We are pleased to present a specially curated exhibition which addresses British Pop Art and its Legacy.

 

The presentation begins with three of the founding fathers of British Pop Art: Eduardo Paolozzi, Nigel Henderson and Peter Blake. The pioneering works of these artists, made in the 1950s, provided the foundation for British Pop Art of the 1960s.

 

A monumental watercolour of a sculptural head by Eduardo Paolozzi shows the importance of his time in Paris in the late 1940s. Whilst there he roamed the fairgrounds and flea markets, consuming eclectic sources from tribal art to American magazines. This remarkable ink and watercolour is one of his largest early pictures.

 

An exceptional, and incredibly rare, double-sided ‘screen’ by Nigel Henderson uses photographic sources from antiquity to contemporary magazines to address men’s attitudes to women throughout history. Completed around 1970s, it uses imagery that Henderson began to incorporate into his pieces at the end of the 1940s.

 

Another major work, and one of Peter Blake’s largest ever installations, Shrine to Marilyn Monroe, in a Texas Diner, shows his admiration for American culture and above all the iconic presence of Marilyn Monroe. Reprising a subject that appears throughout Blake’s long career, it combines his favoured elements: magazine imagery, a door filled with ephemera and references to American popular culture.

 

Kitaj’s study for the enormous tapestry in the British Library, If Not, Not, also shows the legacy of experimental techniques and a collage-based iconography.

 

Other works suggest the impact of a new generation of British Pop Artists on established artists: new contemporaries whose careers exploded from the day they left the Royal College of Art in 1962.

 

Ivon Hitchens’ Fountain of Acis, from 1964, is one of the largest and most ambitious paintings he ever produced.
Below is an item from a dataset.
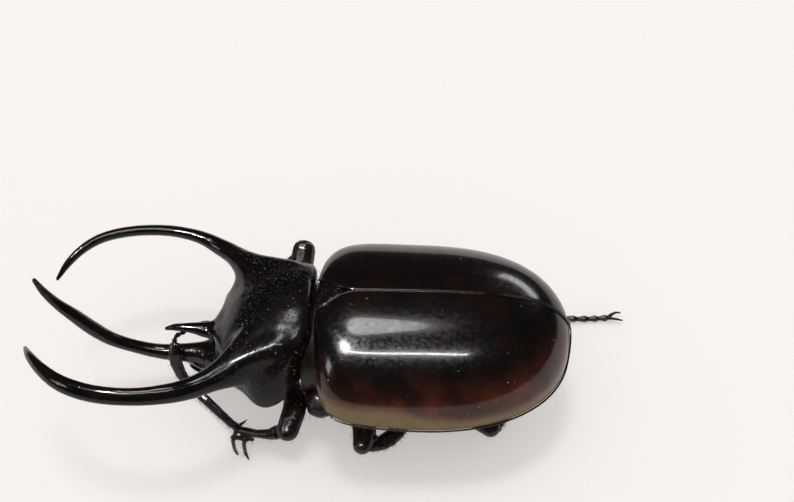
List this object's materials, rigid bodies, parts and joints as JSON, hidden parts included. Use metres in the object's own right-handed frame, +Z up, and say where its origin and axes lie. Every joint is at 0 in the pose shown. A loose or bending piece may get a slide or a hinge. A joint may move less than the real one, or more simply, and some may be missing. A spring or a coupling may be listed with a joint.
{
  "type": "atlas beetle model",
  "caption": "Still life-size model of a dried atlas beetle on its belly, with long curved horns, smooth domed wing cases and folded spiny legs.",
  "frame": {"origin": "centre of the bounding box on the plane that the beetle lies on", "axes": "+Z up out of the back, +X along the body from the head towards the tail end, +Y towards the beetle's right side"},
  "size_m": [0.1002, 0.0402, 0.0254],
  "materials": {
    "wing_case": "polished black chitin with a red brown cast",
    "horn": "polished black chitin",
    "shield": "glossy black chitin with fine punctures",
    "underside": "satin brown black chitin",
    "leg": "glossy black chitin",
    "eye": "dark brown, glossy",
    "feeler": "satin red brown"
  },
  "bodies": {
    "root": {"abdomen": "underside", "antenna_left": "feeler", "antenna_right": "feeler", "coxa_fore_left": "leg", "coxa_fore_right": "leg", "coxa_hind_left": "leg", "coxa_hind_right": "leg", "coxa_middle_left": "leg", "coxa_middle_right": "leg", "elytron_left": "wing_case", "elytron_right": "wing_case", "eye_left": "eye", "eye_right": "eye", "femur_fore_left": "leg", "femur_fore_right": "leg", "femur_hind_left": "leg", "femur_hind_right": "leg", "femur_middle_left": "leg", "femur_middle_right": "leg", "head": "shield", "horn_head": "horn", "horn_pronotum_left": "horn", "horn_pronotum_middle": "horn", "horn_pronotum_right": "horn", "mandible_left": "horn", "mandible_right": "horn", "pronotum": "shield", "pygidium": "underside", "scutellum": "shield", "tarsus_fore_left": "leg", "tarsus_fore_right": "leg", "tarsus_hind_left": "leg", "tarsus_hind_right": "leg", "tarsus_middle_left": "leg", "tarsus_middle_right": "leg", "thorax_underside": "underside", "tibia_fore_left": "leg", "tibia_fore_right": "leg", "tibia_hind_left": "leg", "tibia_hind_right": "leg", "tibia_middle_left": "leg", "tibia_middle_right": "leg"}
  },
  "joints": []
}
It shows that he raised his game to produce one of his greatest work in the face of the challenges of American Abstract Expressionism and British Pop Art.

 

Meanwhile, Back to Broadmoor (1962) by Leon Kossoff, made that year, is one of only two work that he ever made based on contemporary newspaper imagery / the recapturing of two prisoners and their return to the high security institution, Broadmoor.

 

Finally, two photographs by Bill Brandt show key figures in British art: Francis Bacon and David Hockney.  The portrait of Bacon is the only known print of this work while the portrait of Hockney is one of Brandt’s greatest late portraits.